Even less sleuth than spoof the second time around for this sequel two years later, Sherlock Holmes: A Game Of Shadows plays out like an SNL parody of the usual beyond self-serious Hollywood blockbuster. Which would appear to warrant a deduction that, if the characters go to great lengths to refrain from taking themselves seriously, why should we?
Robert Downey Jr. does director Guy Ritchie’s Sherlock as the sort of certifiable kook who, if showing up out the blue today, would be deemed a crazed conspiracy theorist worried about the world situation, and likely in search of more than a few stalkees.
Holmes locks horns this time around with the formidable and possibly craftier than thou Professor Moriarty (Jared Harris), who may or may not be into far fetched global domination. There’s also a bit of highly convoluted business about the Crown Prince of Austria’s mystery assassination if not suicide, amid an unnecessary excess of sidebar criminal activity and stakeouts. Along with suspect miscreant anarchist sideshows, and gypsy busybodies led by that previous Dragon Tattoo goth girl, Noomi Rapace.
And that fortune teller Noomi is primarily assigned here as the gasping damsel in distress when she has recently demonstrated more solid sleuthing skills than joker gumshoe Downey Jr., brings into question why this Guy movie in more ways than one, has pretty much relegated the women to narrative afterthoughts. And counting Rachel McAdams as a dainty terrorist, and Kelly Reilly – whose doomed honeymoon with chronically perplexed Holmes sidekick and intended groom Dr. Watson (Jude Law), is interrupted by near drowning at the hands of her bromance rival for Watson’s attention, Sherlock himself.
Downey Jr. is intermittently amusing, armed as he is with an abundance of punchlines. And a rather bizarre affliction that might be termed the opposite of attention deficit disorder. In other words, an effective Sherlock send-up finding the eccentric eavesdropper strangely hampered by an inability to stop himself from noticing everything around him at the same time – and being simultaneously fixated and mesmerized by all prevailing clues in the immediate vicinity.
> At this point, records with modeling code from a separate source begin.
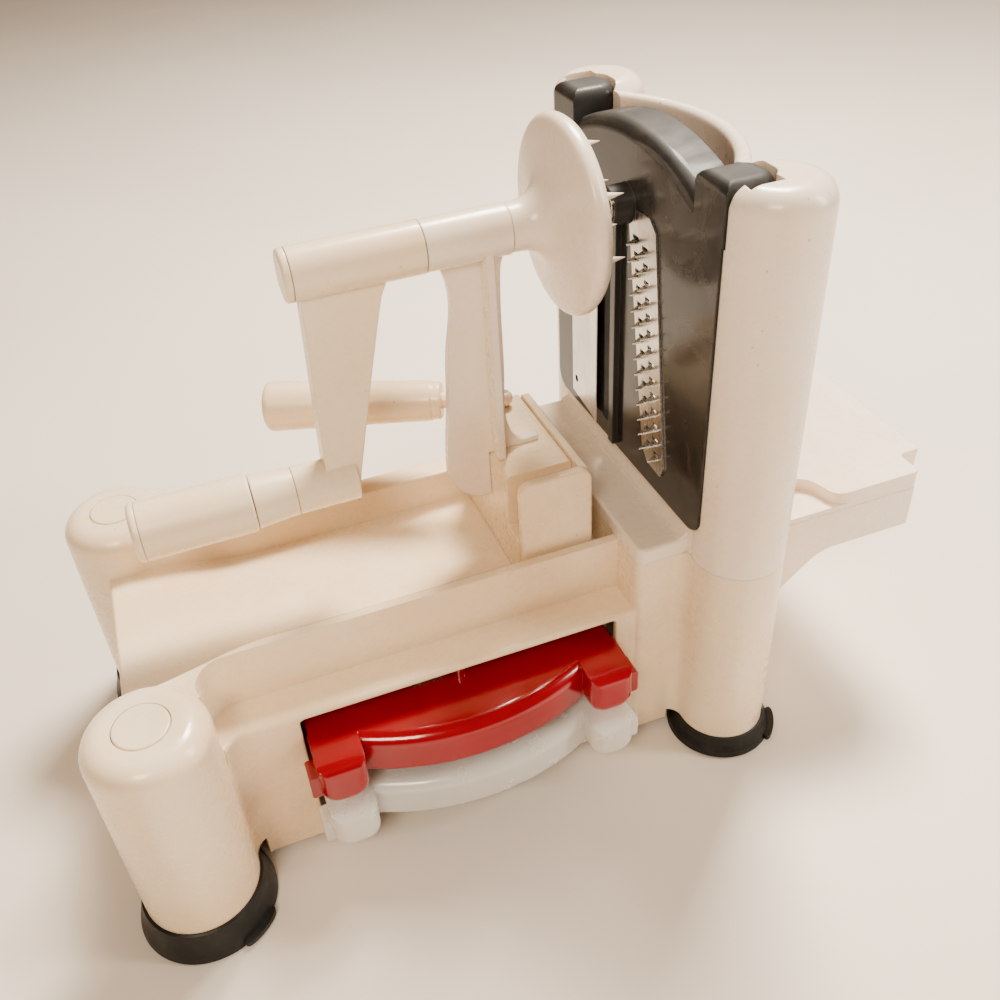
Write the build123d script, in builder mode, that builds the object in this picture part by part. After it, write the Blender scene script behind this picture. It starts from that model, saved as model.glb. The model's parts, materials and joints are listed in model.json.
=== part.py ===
from build123d import *
import math
import os

os.makedirs("parts", exist_ok=True)

# ------------------------------------------------------------------ driving dimensions (mm)
# Machine coordinates: X along the tray towards the blade, Y = 0 on the crank axis, Z = 0 on the table.
ox, oy = -35.05, 0.0           # places the origin under the middle of the outline

leg_x, leg_y, leg_r, leg_top = -114.0, 63.6, 22.4, 105.1
leg_foot_z, leg_foot_r = 14.3, 26.9
pillar_x, pillar_y, pillar_r, pillar_top = 114.0, 62.6, 18.1, 250.3
pillar_foot_z, pillar_foot_r = 9.4, 22.1
wall = 2.6

seam_z = 100.5                 # joint between lower and upper mouldings
rail_z = 100.5
floor_z = 85.0
ledge_z = 75.7
body_y = 54.4                  # near face of the housing
body_far = 66.5                # far face of the housing
body_bottom = 4.0
tray_end = -123.0
rail_in = 34.5
rail_near = 38.2
rail_far = 44.5
cross_x0, cross_x1, cross_y = 75.0, 128.0, 55.5
cross_top = 107.5
sill_x0, sill_top = 95.9, 112.9

slot_x0, slot_x1, slot_z0, slot_z1 = -63.2, 66.9, 9.0, 72.9
roof_z = 73.2

deck_x0, deck_x1, deck_y, deck_top = 104.0, 211.0, 59.0, 108.5
deck_corner_x, deck_notch_y = 200.6, 46.2   # its corners are cut back
box_x1, box_z0 = 199.6, 81.5

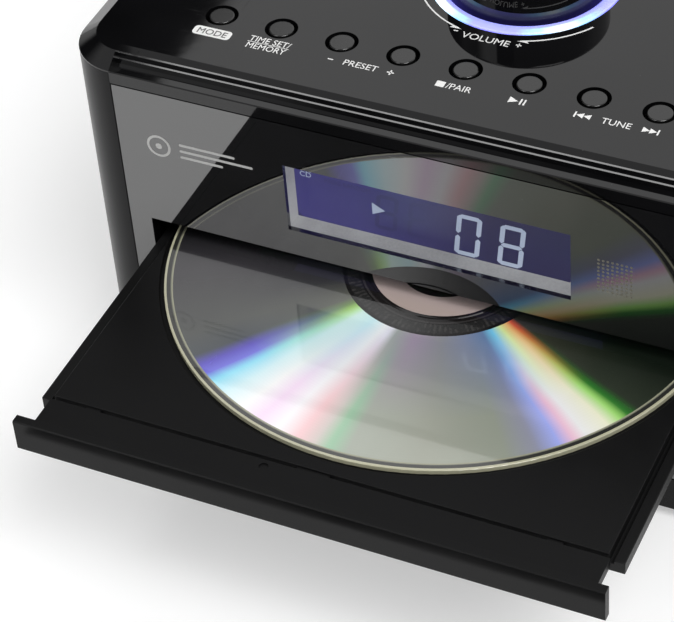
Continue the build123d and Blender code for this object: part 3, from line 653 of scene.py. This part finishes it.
EMBLEM = (-51.5 * MM, 70.2 * MM)
emblem = Print(0.02)
emblem.shape(arc_band(2.5, 0.28, 0, 180, 24), on_front(EMBLEM[0] - 9.5 * MM, EMBLEM[1]))
emblem.shape(arc_band(2.5, 0.28, 180, 360, 24), on_front(EMBLEM[0] - 9.5 * MM, EMBLEM[1]))
emblem.shape(circle(0.75, 20), on_front(EMBLEM[0] - 9.5 * MM, EMBLEM[1]))
for k, length in enumerate((13.0, 17.0, 10.0)):
    emblem.shape(rounded(length, 0.62, 0.3), on_front(EMBLEM[0] + (length / 2 - 4.6) * MM,
                                                    EMBLEM[1] + (1.6 - 1.6 * k) * MM))
emblem.piece("plain_emblem", print_silver)

# ---------------------------------------------------------------- rear printing

rear = Print()
for text, x, z in (("SPEAKERS", -24, 47.6), ("R", -32, 16.6), ("L", -16, 16.6), ("AUX IN", 18, 42.2),
                   ("FM ANT", 40, 42.2), ("DC IN", 54, 27.6)):
    rear.text(text, 2.2, on_rear(x * MM, z * MM), 0.92)
rear.piece("rear_legend", print_white)

# ---------------------------------------------------------------- stage and light

floor_mesh = bpy.data.meshes.new("floor")
size = 6.0
corners = [(-size, -size, 0), (size, -size, 0), (size, size, 0), (-size, size, 0)]
floor_mesh.from_pydata(corners, [], [(0, 1, 2, 3)])
floor = bpy.data.objects.new("floor", floor_mesh)
bpy.context.scene.collection.objects.link(floor)
floor_net = Net("floor_white")
floor_tone = floor_net.blend(floor_net.noise(400.0, 2.0), (0.62, 0.62, 0.62, 1.0), (0.65, 0.65, 0.65, 1.0))
floor_mesh.materials.append(floor_net.finish(Base_Color=floor_tone, Roughness=0.7, Specular_IOR_Level=0.2,
                                              Emission_Color=(1, 1, 1, 1), Emission_Strength=0.42))

world = bpy.data.worlds.new("studio")
bpy.context.scene.world = world
world.use_nodes = True
wt = world.node_tree
wt.nodes.clear()


class WorldNet(Net):
    def __init__(self, tree):
        self.tree = tree
        self.coords = tree.nodes.new("ShaderNodeTexCoord").outputs["Generated"]


wn = WorldNet(wt)


def times(a, b):
    return wn.math("MULTIPLY", a, b)


def band(value, start, full, fade, end):
    """1 from full to fade, falling smoothly to 0 at start and at end."""
    return times(wn.remap(value, start, full, smooth=True), wn.remap(value, fade, end, 1, 0, True))


def without(level, mask, part):
    """The level with a part of it taken away where the mask is 1."""
    return times(level, wn.math("SUBTRACT", 1.0, times(mask, part)))


# directions in degrees: azimuth is 0 at the back and negative on the left, and rise is above the horizon
sky = wn.node("SeparateXYZ", {0: wn.coords})
sky_x, sky_y, sky_z = sky.outputs
azimuth = times(wn.math("ARCTAN2", sky_x, sky_y), 180 / math.pi)
rise = times(wn.math("ARCSINE", sky_z), 180 / math.pi)

# a broad soft box behind and a dark flag beside it on the left share one sharp, leaning edge
EDGE = (-30.3, -30.0)
EDGE_RISE, EDGE_LEAN = 35.6, 1.36
lean = wn.math("ADD", azimuth, times(wn.math("SUBTRACT", rise, EDGE_RISE), EDGE_LEAN))
behind = times(wn.remap(lean, *EDGE, smooth=True), wn.remap(azimuth, 50, 80, 1, 0, True))
behind = times(behind, band(rise, 6, 16, 52, 60))
flag = times(wn.remap(lean, *EDGE, 1, 0, True), wn.remap(azimuth, -100, -80, smooth=True))
flag = times(flag, band(rise, 8, 18, 60, 75))

# in front: a bright patch, a brighter strip over it that the narrow bevels catch, and a dim side
PATCH_EDGE = (-156.5, -153.5)
front = times(band(azimuth, *PATCH_EDGE, -140, -120), band(rise, 24, 32, 46, 50))
strip = times(band(azimuth, -148, -142, -122, -121), band(rise, 56, 59, 70, 74))
dim = times(wn.remap(azimuth, *PATCH_EDGE, 1, 0, True), wn.remap(rise, 5, 20, smooth=True))

level = wn.math("ADD", 0.5, times(behind, 0.5))
level = wn.math("ADD", level, times(front, 3.4))
level = wn.math("ADD", level, times(strip, 6.5))
level = without(without(level, dim, 0.75), flag, 0.98)
room = wn.node("Background", {"Color": (1, 1, 1, 1), "Strength": level})
plain = wn.node("Background", {"Color": (0.93, 0.93, 0.93, 1), "Strength": 1.0})
seen = wt.nodes.new("ShaderNodeLightPath").outputs["Is Camera Ray"]
mix = wn.node("MixShader", {0: seen, 1: room.outputs[0], 2: plain.outputs[0]})
wt.links.new(mix.outputs[0], wt.nodes.new("ShaderNodeOutputWorld").inputs[0])


def softbox(name, at, aim, size, power):
    light = bpy.data.lights.new(name, "AREA")
    light.shape = "SQUARE"
    light.size = size
    light.energy = power
    obj = bpy.data.objects.new(name, light)
    bpy.context.scene.collection.objects.link(obj)
    obj.location = at
    obj.rotation_mode = "QUATERNION"
    obj.rotation_quaternion = (Vector(aim) - Vector(at)).to_track_quat("-Z", "Y")
    return obj


softbox("key", (0.75, -0.55, 1.35), (0, 0, 0.05), 0.8, 17.0)

# a dark card in front, only for reflections: the glossy front looks past the tray into a dark room
TRAY_LO, TRAY_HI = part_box("tray_plate")
card_mesh = bpy.data.meshes.new("dark_card")
x0, x1 = TRAY_LO.x + 1.5 * MM, 1.2
y0, y1 = -1.2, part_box("tray_door")[0].y - 1 * MM
z = TRAY_HI.z - 2 * MM
card_mesh.from_pydata([(x0, y0, z), (x1, y0, z), (x1, y1, z), (x0, y1, z)], [], [(0, 1, 2, 3)])
card = bpy.data.objects.new("dark_card", card_mesh)
bpy.context.scene.collection.objects.link(card)
card_net = Net("card_black")
card_black = card_net.finish(Base_Color=(0.002, 0.002, 0.002, 1), Roughness=1.0, Specular_IOR_Level=0.0)
card_mesh.materials.append(card_black)
card.visible_camera = card.visible_diffuse = False
card.visible_shadow = card.visible_transmission = False

bpy.context.scene.view_settings.view_transform = "Standard"
bpy.context.scene.view_settings.look = "None"
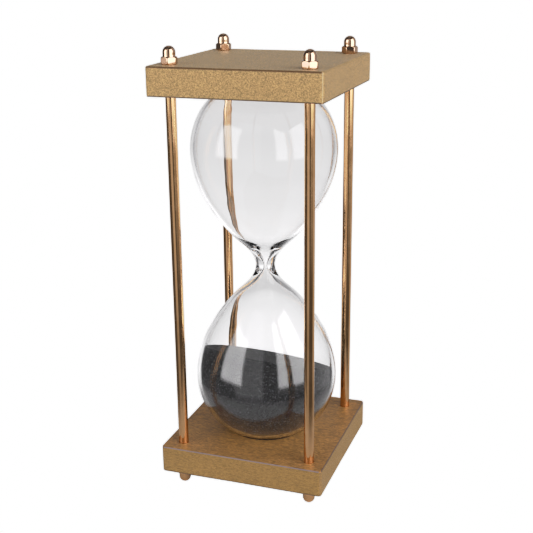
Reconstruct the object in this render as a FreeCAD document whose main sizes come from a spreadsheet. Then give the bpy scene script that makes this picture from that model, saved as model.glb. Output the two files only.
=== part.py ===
import FreeCAD, Part
import math
import os

import Sketcher

# A free-standing hourglass: two square leather-covered plates held apart by four metal
# posts, with a blown glass of two bulbs clamped between them. A threaded rod runs inside
# each post and takes a cap nut at both ends; the four lower nuts are the feet.
# Millimetres, +Z up, origin on the standing plane under the middle of the base.

DIMENSIONS = {
    "frame_height": 290.5,
    "plate_side": 120.0,
    "plate_height": 19.7,
    "plate_corner": 2.6,
    "plate_edge": 0.6,
    "leather": 0.8,
    "panel_inset": 0.4,
    "post_offset": 47.54,
    "post_outer": 7.05,
    "post_inner": 6.2,
    "socket_width": 7.5,
    "socket_depth": 4.0,
    "rod_width": 5.9,
    "rod_hole": 6.4,
    "rod_chamfer": 0.6,
    "rod_grip": 6.8,
    "nut_height": 12.0,
    "nut_flats": 10.0,
    "nut_hex_height": 5.0,
    "nut_dome": 8.45,
    "nut_bore": 6.0,
    "nut_bore_depth": 7.4,
    "nut_tip": 2.4,
    "nut_face_inset": 0.15,
    "seat_width": 57.0,
    "seat_depth": 7.5,
    "pad_outer": 55.0,
    "pad_inner": 24.0,
    "pad_thickness": 2.7,
    "glass_half": 131.2,
    "glass_wall": 2.4,
    "neck_bore": 1.6,
    "filling_hole": 9.0,
    "plug_stem": 8.8,
    "plug_stem_length": 3.2,
    "plug_head": 12.0,
    "plug_head_height": 1.4,
    "sand_gap": 0.05,
    "sand_level": 85.9,
    "sand_tilt": 20.7,
    "sand_tilt_heading": -102.0,
}

# Outer radius of the glass at each distance from the middle of its neck, up to where it
# enters its seat. Both bulbs share it, and an arc closes each end at about glass_half.
GLASS_OUTLINE = [
    (6.7, 0.0),
    (10.4, 10.0),
    (21.8, 21.6),
    (33.0, 35.0),
    (43.1, 51.5),
    (49.5, 70.0),
    (51.1, 85.0),
    (47.0, 104.3),
    (37.0, 119.0),
    (27.6, 125.3),
]
# How far from the neck its thick wall has thinned to about the wall of the bulbs.
NECK_FADE = 12.0

BEVEL_ANGLE = 30.0

# Post name: side along X, side along Y, and how far its cap nuts were turned, in degrees.
POSTS = {
    "front_left": (-1, -1, 42.0),
    "front_right": (1, -1, 40.0),
    "back_right": (1, 1, 20.0),
    "back_left": (-1, 1, 33.0),
}

doc = FreeCAD.newDocument("Hourglass")
sheet = doc.addObject("Spreadsheet::Sheet", "Sizes")
for row, (alias, value) in enumerate(DIMENSIONS.items(), start=1):
    sheet.set(f"A{row}", alias)
    sheet.set(f"B{row}", str(value))
    sheet.setAlias(f"B{row}", alias)
doc.recompute()

subparts = []


def size(alias):
    """A driving dimension as the sheet holds it."""
    return float(sheet.get(alias))


def new_body(name):
    body = doc.addObject("PartDesign::Body", name)
    body.Label = name
    subparts.append(body)
    return body


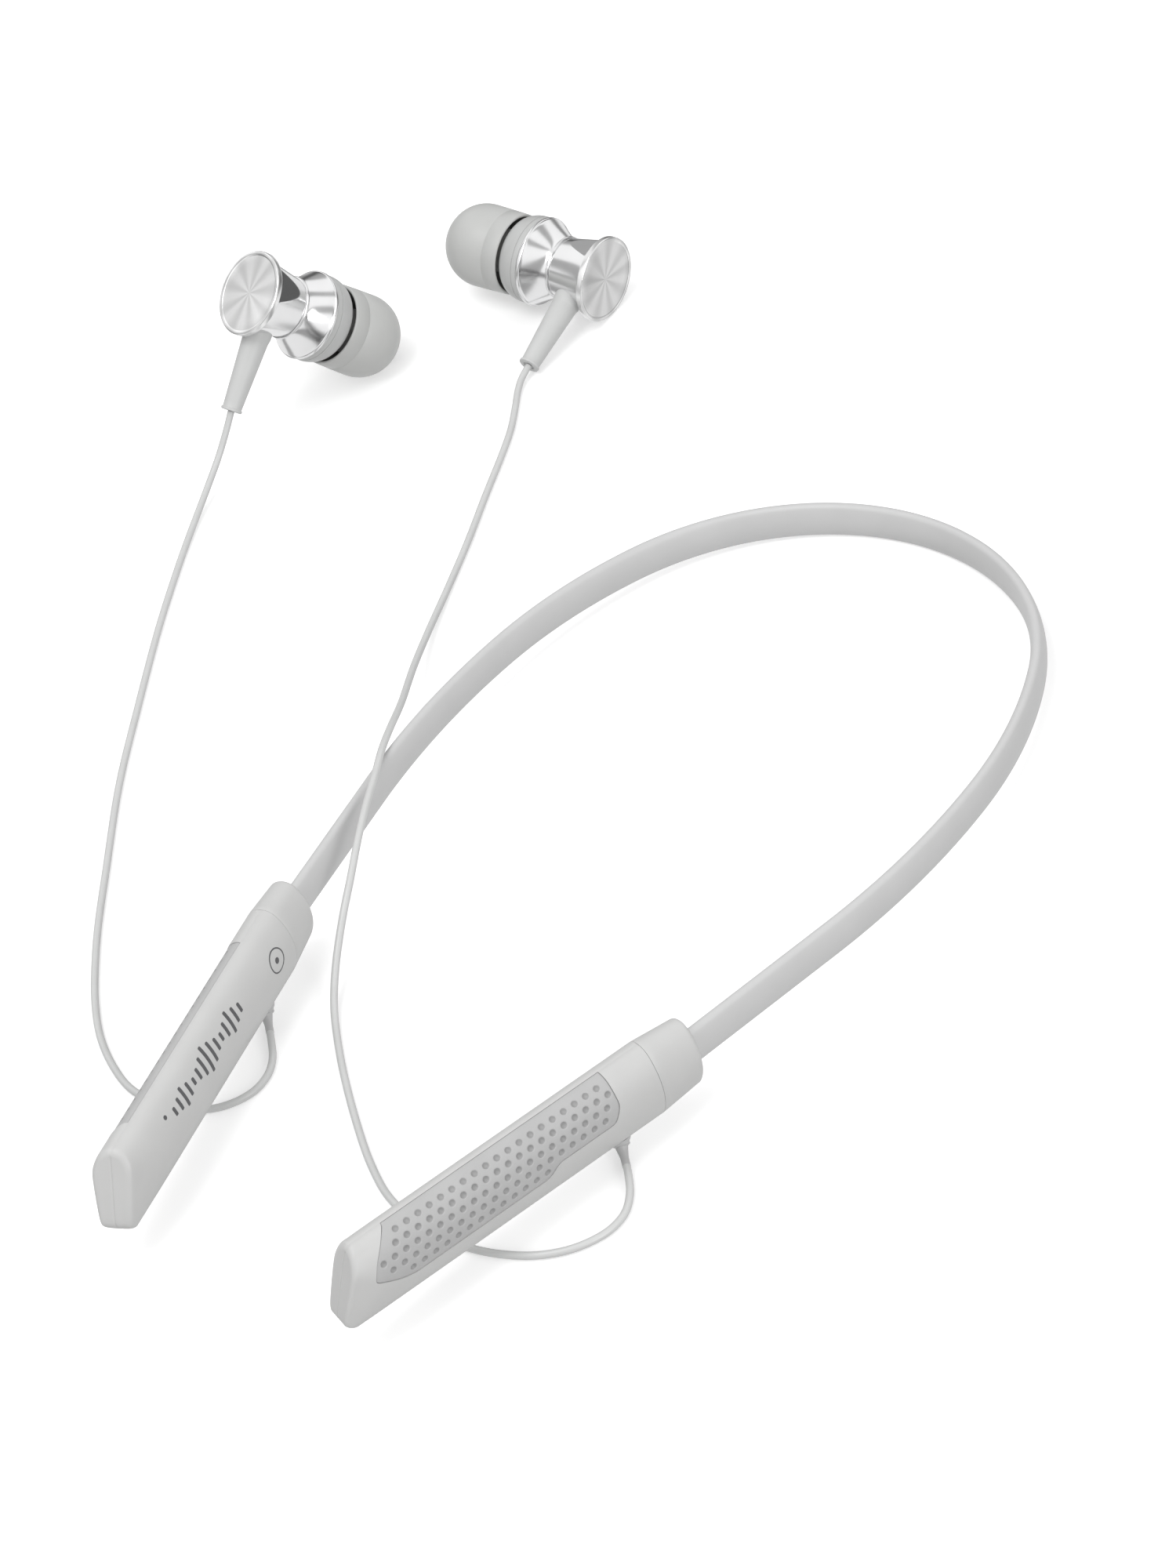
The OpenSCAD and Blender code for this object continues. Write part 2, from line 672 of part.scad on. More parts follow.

At times elegantly styled, yet perpetually clumsy in its reinvented plot execution, this Sherlock outing is all dressed up in hi-tech bells and whistles explosives but with nowhere in the way of new and different to go. An awkward mix of retro and rehash, ostentatious and shallow, Downey’s initially equal parts icon and idiot progressively deflates along the way as the body count rises. And with mysteries mockingly telegraphing solutions, somewhat before they even happen.